Though largely land birds they can fly up to a height of 250-300 feet. Once common on the dry plains of the Indian subcontinent, now less than 150 individuals are estimated to survive, though I couldn’t find definitive figures of a recent census.
Till 1980s, about 1000 Great Indian Bustards existed in India, spread across eleven states. In July 2011, the bird was categorised as “critically endangered” by the International Union for Conservation of Nature (IUCN). The Ministry of Environment, Forest and Climate Change estimated the total population of Great Indian Bustard in the country to be 296 spanning five Indian states – Rajasthan, Gujarat, Madhya Pradesh, Karnataka and Andhra Pradesh – in a report published on 13-December-2011.

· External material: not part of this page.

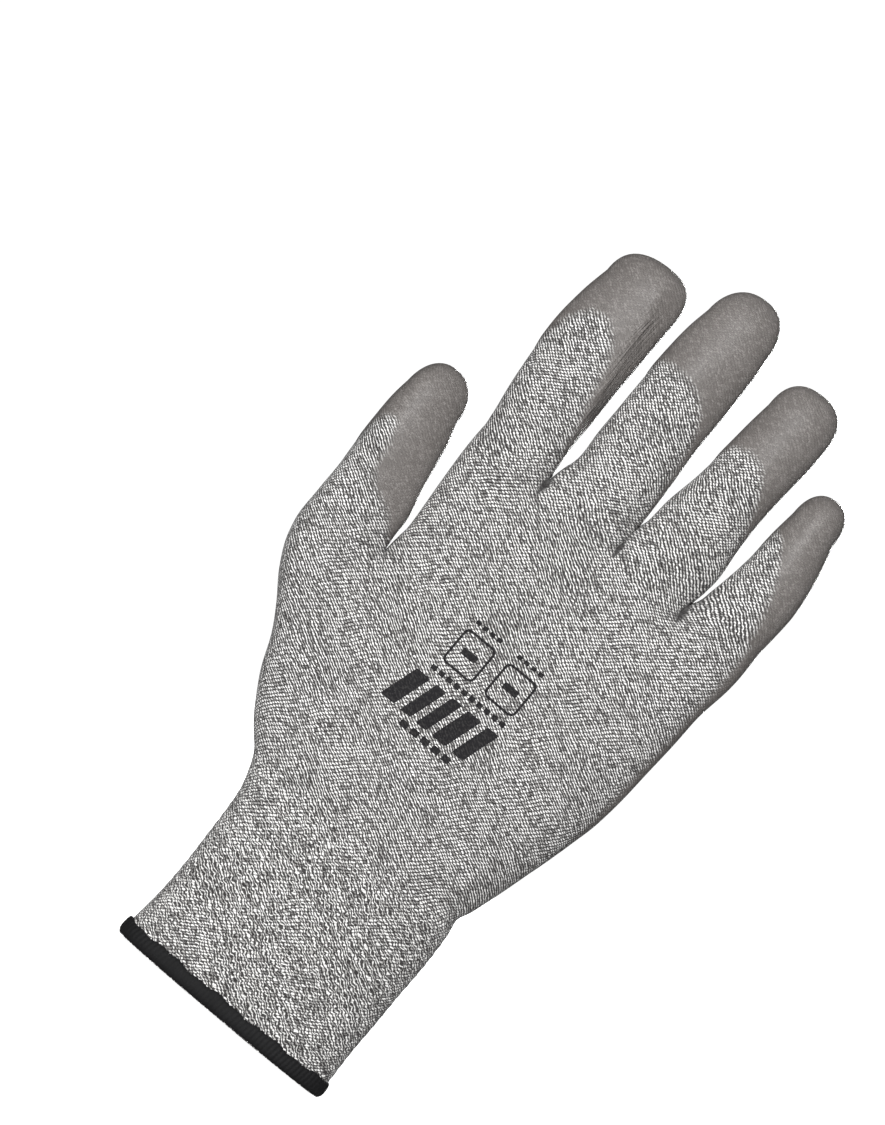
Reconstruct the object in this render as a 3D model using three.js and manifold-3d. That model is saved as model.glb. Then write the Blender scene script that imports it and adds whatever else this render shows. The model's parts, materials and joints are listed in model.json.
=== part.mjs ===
// Cut resistant work glove for the right hand: a seamless knitted liner with a polyurethane-dipped palm,
// fingers and fingertips, an elastic knitted cuff and an overlocked hem.
// Frame: origin in the middle of the cuff opening, +Z along the hand to the fingertips,
// the back of the hand faces -Y, the palm faces +Y, and the thumb is at -X. Millimetres.
import * as THREE from "three";
import { mergeVertices } from "three/addons/utils/BufferGeometryUtils.js";
import Module from "manifold-3d";

const wasm = await Module();
wasm.setup();

// Driving dimensions
const KNIT = 1.2; // wall of the knitted liner
const COAT = 0.5; // wall of the dipped coating
const GAP = 0.25; // clearance between the knit and the coating
const SPLIT = 0.3; // clearance between two pieces that bend against each other
const SKIN = COAT + GAP; // how far the knit lies below the outline of the glove
const HEM_HEIGHT = 4.5; // overlocked edge of the cuff
const HEM_WRAP = 0.9; // thread thickness of the overlocked edge
const HEM_CLEAR = 0.3; // clearance inside the overlocked edge
const WRIST_Z = 60; // bending line between the cuff and the palm
const WRIST_RELIEF = 11; // degrees taken off each face at the wrist, so that it bends both ways
const KNUCKLE_Z = 167; // bending line at the finger roots, the level of the crotches
const THUMB_Z = 126; // bending line at the thumb root
const COAT_START = 67; // height in the middle of the palm above which the palm is dipped
const ELASTIC_THREAD = 0.35; // radius of the elastic yarn of the cuff
const ELASTIC_TURNS = 6;
const ELASTIC_PITCH = 7.5;
const FINGER_SIDES = 16;
const HAND_SIDES = 32;

// Colours
const KNIT_COLOUR = 0xb9b4b4;
const COAT_COLOUR = 0x918c88;
const HEM_COLOUR = 0x1c1c1e;
const ELASTIC_COLOUR = 0xd8d6d2;
const PRINT_COLOUR = 0x3a3a3c;

// A station of a tube: height, left edge, right edge, half depth, depth offset, squareness of the loop.
const HAND = [
  [0, -35.2, 35.2, 12.0, 0, 2.3],
  [6, -34.3, 34.0, 12.0, 0, 2.3],
  [20, -33.2, 34.0, 12.0, 0, 2.3],
  [40, -33.8, 33.8, 12.2, 0, 2.3],
  [52, -35.2, 33.5, 12.4, 0, 2.4],
  [60, -39.0, 33.6, 12.8, 0, 2.4],
  [70, -41.0, 36.0, 13.2, 0, 2.5],
  [84, -42.5, 39.8, 13.4, 0, 2.6],
  [97, -43.5, 43.6, 13.2, 0, 2.7],
  [114, -44.4, 45.3, 12.6, 0, 2.8],
  [134, -45.0, 46.6, 11.5, 0, 3.0],
  [150, -46.0, 47.2, 10.2, 0, 3.4],
  [167, -47.2, 48.9, 8.9, 0, 4.0],
];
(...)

Now, having got us to sight the GIB, our nature aficionado was all set to turn back. However, we persuaded him to take us further. Our enthusiasm paid off – we sighted a Chinkara, the Indian Gazelle another state animal of Rajasthan besides the camel. We rounded off our field trip after viewing some Blue Bulls – the Nilgai.

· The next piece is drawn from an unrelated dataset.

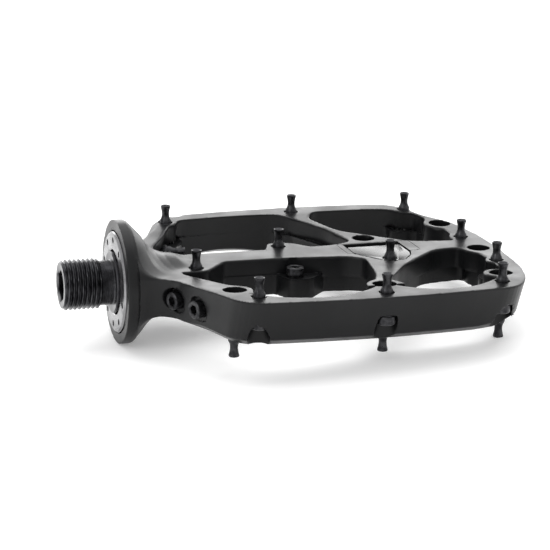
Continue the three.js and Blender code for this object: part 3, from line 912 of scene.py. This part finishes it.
FLOOR_HALF = 4.0
PAPER = (0.92, 0.92, 0.92, 1)
PAPER_GLOW = 0.22     # lifts the shadows, as paper lit through from behind does


def paper_material():
    """White paper that can be looked through from below."""
    paper = bpy.data.materials.new("paper")
    paper.use_nodes = True
    tree = paper.node_tree
    shader = tree.nodes["Principled BSDF"]
    shader.inputs["Base Color"].default_value = PAPER
    shader.inputs["Roughness"].default_value = 0.9
    shader.inputs["Specular IOR Level"].default_value = 0.1
    shader.inputs["Emission Color"].default_value = (1, 1, 1, 1)
    shader.inputs["Emission Strength"].default_value = PAPER_GLOW
    clear = tree.nodes.new("ShaderNodeBsdfTransparent")
    side = tree.nodes.new("ShaderNodeNewGeometry")
    mix = tree.nodes.new("ShaderNodeMixShader")
    tree.links.new(side.outputs["Backfacing"], mix.inputs[0])
    tree.links.new(shader.outputs[0], mix.inputs[1])
    tree.links.new(clear.outputs[0], mix.inputs[2])
    tree.links.new(mix.outputs[0], tree.nodes["Material Output"].inputs["Surface"])
    return paper


def make_floor():
    rim, normal = contact_plane()
    mesh = bpy.data.meshes.new("floor")
    corners = [(x * FLOOR_HALF, y * FLOOR_HALF, 0)
               for x, y in ((-1, -1), (1, -1), (1, 1), (-1, 1))]
    mesh.from_pydata(corners, [], [(0, 1, 2, 3)])
    turn = Vector((0, 0, 1)).rotation_difference(normal).to_matrix().to_4x4()
    floor = link("floor", mesh, Matrix.Translation(rim) @ turn)
    floor.data.materials.append(paper_material())


# Soft lights: place, the point it is aimed at, width and height in metres, and watts.
LIGHTS = {
    "overhead": ((0.05, 0.3, 0.9), (0, 0, 0.02), (1.4, 1.0), 7),
    "behind": ((0.2, 1.0, 0.3), (0, 0, 0.02), (1.4, 0.4), 4.5),
    "front_left": ((-0.75, -0.45, 0.45), (-0.02, 0, 0.02), (0.35, 0.6), 1.5),
}
TENT_STRENGTH = 0.9


def make_lights():
    for name, (place, target, size, power) in LIGHTS.items():
        data = bpy.data.lights.new(name, "AREA")
        data.shape, data.size, data.size_y = "RECTANGLE", *size
        data.energy = power
        light = bpy.data.objects.new(name, data)
        light.location = place
        light.rotation_mode = "QUATERNION"
        way = Vector(target) - Vector(place)
        light.rotation_quaternion = way.to_track_quat("-Z", "Y")
        bpy.context.scene.collection.objects.link(light)


def make_world():
    """A white tent round the pedal, which the camera sees as plain white."""
    world = bpy.data.worlds.new("studio")
    world.use_nodes = True
    bpy.context.scene.world = world
    tree = world.node_tree
    tent = tree.nodes["Background"]
    backdrop = tree.nodes.new("ShaderNodeBackground")
    for background, strength in ((tent, TENT_STRENGTH), (backdrop, 1.0)):
        background.inputs["Color"].default_value = (1, 1, 1, 1)
        background.inputs["Strength"].default_value = strength
    ray = tree.nodes.new("ShaderNodeLightPath")
    mix = tree.nodes.new("ShaderNodeMixShader")
    tree.links.new(ray.outputs["Is Camera Ray"], mix.inputs[0])
    tree.links.new(tent.outputs[0], mix.inputs[1])
    tree.links.new(backdrop.outputs[0], mix.inputs[2])
    tree.links.new(mix.outputs[0], tree.nodes["World Output"].inputs["Surface"])


# The photographing camera: its place in the part's own millimetres and its upward
# direction, aimed again at the middle of the pedal.
CAMERA_PLACE = (-117.4, -530.8, 151.9)
CAMERA_UP = (0.038, 0.183, 0.982)
CAMERA_AIM = (47.0, 0, -1.0)
CAMERA_LENS = 131.0


def make_camera():
    data = bpy.data.cameras.new("camera")
    data.lens = CAMERA_LENS
    camera = bpy.data.objects.new("camera", data)
    place, aim = to_row(*CAMERA_PLACE), to_row(*CAMERA_AIM)
    back = (place - aim).normalized()
    right = Vector(CAMERA_UP).cross(back).normalized()
    up = back.cross(right)
    camera.matrix_world = Matrix.Translation(place) @ Matrix(
        (right, up, back)).transposed().to_4x4()
    data.clip_start, data.clip_end = 0.01, 20
    bpy.context.scene.collection.objects.link(camera)
    bpy.context.scene.camera = camera


# ---- the pedal -------------------------------------------------------------------------------
def make_platform(finish):
    pins = []
    for name in PIN_NAMES:
        low, high = (in_part(corner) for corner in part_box(name))
        pins.append(((low.x + high.x) / 2, (low.y + high.y) / 2, name in BOSSED))
    platform = link("platform", body_mesh(Platform(pins, list(spare_frames().values()))))
    dress(platform, finish, "platform", "anodised_body", "pedal_body")


make_platform(anodised("anodised_body", (0.0035, 0.0036, 0.004), (0.007, 0.0072, 0.0078), 0.34,
                       engraved=True))
make_covers(anodised("anodised_cover", (0.002, 0.002, 0.0022), (0.004, 0.004, 0.0044), 0.22))
make_pins(black_oxide())
make_spindle(turned_steel("spindle_steel", (0.03, 0.03, 0.033), (0.075, 0.075, 0.08), 0.26))
BRIGHT = faced_steel("bright_steel", (0.17, 0.17, 0.175), (0.32, 0.32, 0.325), 0.26)
make_lock_ring(BRIGHT)
repaint(BRIGHT, "inboard_bearing_outer_race", "inboard_bearing_inner_race", "thrust_washer",
        "spindle_nut")
repaint(seal_rubber(), "spindle_seal", "inboard_bearing_shield_crank",
        "inboard_bearing_shield_body")
repaint(sintered_bronze(), "inboard_bearing_cage", "outboard_bush")

make_floor()
make_world()
make_lights()
make_camera()
bpy.context.scene.view_settings.view_transform = "Standard"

In Search Of The Desert Fox
After I had tipped Khan generously he offered to take us further on the road outside the park where he assured us that we would be able to sight the desert fox. The forest office was open by then and we went in to pay the park entry fees and meet the official for possibly more information on DNP and the area around. She, in her misplaced goodness, discouraged us to go with Khan apprehensive that he might be just taking us for a ride.
But for the ‘ride’ we did go. Enjoyed it, driving in the desolate region far from in-habitation. Though we didn’t meet any fox we saw a pair of cream coloured coursers, elegant in their gait and another sight I always find so fascinating, a flock of sheep congregated under a tree, their white coats a stark contrast to the sandy, dust colored turf.
Opulence In The Desert
Ambitious plans were made to return the next morning at 6 AM but to Ranjana’s relief our driver took the night off and we overslept. What else could be expected after being joyfully immersed in the annals of history during an in-house cultural dance-drama performance followed by dinner under the stars in candlelight at the regal Suryagarh Palace – a delightful gastronomic spread with a wide range of delectable dishes.
The impetuous excursion to the Desert National Park had been an enriching experience but with an underlying pathos – sighting critically endangered birds and the depleting population of ker and khejri trees and seeing firsthand how biodiversity was at stake due to wildlife/nature-human conflict.